Perez stayed on-brand this summer by purchasing Mateo Kovacic instead of someone who plays defense. While Kovacic is undoubtedly one of the best young players in the world and a good signing for anyone, he is also extremely redundant in a team that has Isco, Modric and Toni Kroos. Perez doesn’t care, because anyone who doesn’t regularly pass the ball more than three meters is useless.

But incredibly, Perez hired Rafa Benitez, who has never agreed with that philosophy at all. If there's a manager who adores midfielders who don't have a creative idea in their head and abhors a brand of soccer that's even remotely interesting, it's Rafa. He's already been yelled at by Cristiano Ronaldo in training multiple times and will inexplicably exile one of Isco, James or Kroos in due course.

The reason Perez hired Rafa, despite all of this, is that he’s a yes man. Perez paid a world record fee for Gareth Bale and cannot stand that Bale is not as good as Neymar. He needs Bale to be better than Neymar, for his ego, so he hired a manager who will do as he’s told and build a team around Bale. Everything about this will be a massive failure, and none of it will be Bale’s fault.

But if you’re not a Madridista, it’s certainly going to be entertaining.

Atlético Madrid: Ready for another title challenge

The genius of Atléti is that they always have an army of young players out on loan that you forgot they developed or purchased years ago. They sell a big star, you think “uh oh, how are Atléti going to replace him,” and then their built-in replacement has a fantastic season.

Arda, Mario Mandzukic, Raul Jimenez, Miranda and Mario Suarez are gone. Not only are Yannick Ferreira Carrasco, Jackson Martinez, Luciano Vietto and Stefan Savic in to replace them, but so are returning loanees Olivier Torres, Emiliano Velázquez and Thomas Partey, along with Argentine star Angel Correa, who is finally recovered from a heart condition and ready to play. Guilherme Siqueira looks likely to leave, but Felipe Luis has returned from Chelsea to replace him. Even if Antoine Griezmann is sold at the deadline, Atléti will like what they have in reserve. This is a deep team, with two very good players at every position.

There’s also every reason to expect their returning young players will get better. Jose Gimenez, Saul Alvarez and Koke look like players still in the ascendency, not ones on the verge of plateauing, and they were all very good last year anyways. As long as they don’t fall off a cliff, they’re still going to be excellent contributors on a team fighting for trophies.

Between all of that, Madrid’s transfer policy, Barca’s transfer ban and manager Diego Simeone signing a contract extension, there’s every reason to believe that Atléti can contend with the big two this season.

One thing to love about the rest of the “big” teams

Real Sociedad: David Moyes' press conferences.

Valencia: Los Che captain and Real Madrid castoff Dani Parejo has developed into one of the most complete midfielders in Spain. Once pretty much a pure No. 10, he's added goals and some defensive workrate to his game. He's a signature player on this otherwise good, but nondescript team.

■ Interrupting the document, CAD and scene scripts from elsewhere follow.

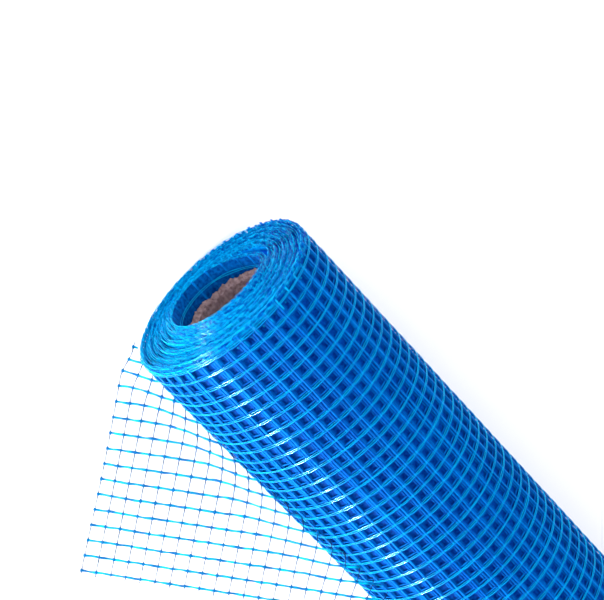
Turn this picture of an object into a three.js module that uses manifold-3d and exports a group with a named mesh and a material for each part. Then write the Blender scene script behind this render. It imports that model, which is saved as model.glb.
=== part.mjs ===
// A roll of coated glass-fibre mesh on a cardboard core, lying on the floor with the near
// corner of its outer turn pulled off the roll.
// Millimetres, +Z up. The roll's axis runs along X and its near end faces -X. The loose end
// reaches out to -Y and its corner touches the floor. The origin is under the middle of the
// bounding box, at floor level.
import * as THREE from 'three';
import Module from 'manifold-3d';
import { mergeVertices } from 'three/addons/utils/BufferGeometryUtils.js';

const wasm = await Module();
wasm.setup();
const { Manifold, Mesh: SolidMesh } = wasm;

// Roll of wound mesh.
const rollLength = 1000;      // width of the mesh on the roll
const rollRadius = 62.5;      // outside of the outer turn
const boreRadius = 31;        // inside of the innermost turn
const turnCount = 16;         // turns between the bore and the outside
const nearTelescope = 4;      // how unevenly the turns end at the near end
const farTelescope = 2;       // the same at the far end

// Cardboard core.
const coreGap = 0.3;          // between the core and the innermost turn
const coreWall = 3.2;
const coreRecessNear = 10;    // how far the core stops inside the near end
const coreRecessFar = 6;

// Loose end. Rows are the yarns along the roll, columns the yarns around it.
const rowPitch = 10;          // from row to row, along a column
const columnPitch = 9.15;     // from column to column, along a row
const looseRows = 16;         // rows off the roll at the near edge
const looseColumns = 20;      // columns off the roll along the cut edge
const sheetThickness = 1.2;
const tipAhead = 83.8;        // free corner, measured along the roll from its near end
const tipOut = 170;           // free corner, measured sideways from the roll's axis
const rowHeading = 37.9;      // degrees in plan that a row turns away from the roll's axis
const rowRise = 29.2;         // degrees that a row climbs, going along the roll
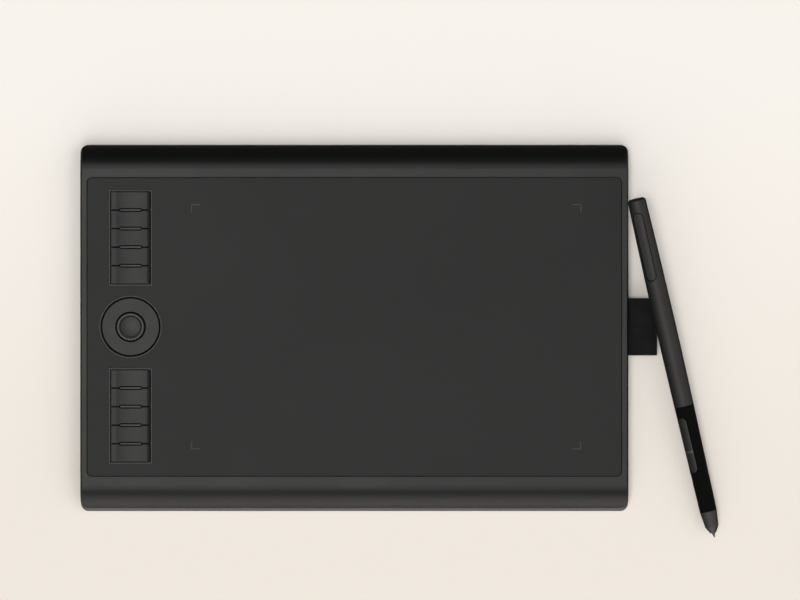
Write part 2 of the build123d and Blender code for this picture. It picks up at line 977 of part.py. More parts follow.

Sevilla: Speed down the flanks. Unai Emery has Los Rojiblancos executing his fast, wide counter-attacking style to perfection, and new signing Yevhen Konoplyanka is going to make them even more dangerous in that regard. If you like the Bundesliga in general, you'll probably like Sevilla.

Villarreal: The pretty passing combinations. Villarreal isn't always the most organized team and aren't great at adjusting their tactics to get a result, but they're committed to playing the game in a style that they think is "the right way," which is certainly commendable. They're certainly not boring.

Athletic Bilbao: Physicality. After Marcelo Bielsa took away what made them distinctive in Spanish soccer, Ernesto Valverde has done a good job of bringing it back. They play direct, they punch people in the mouth and Aritz Aduriz scores headers.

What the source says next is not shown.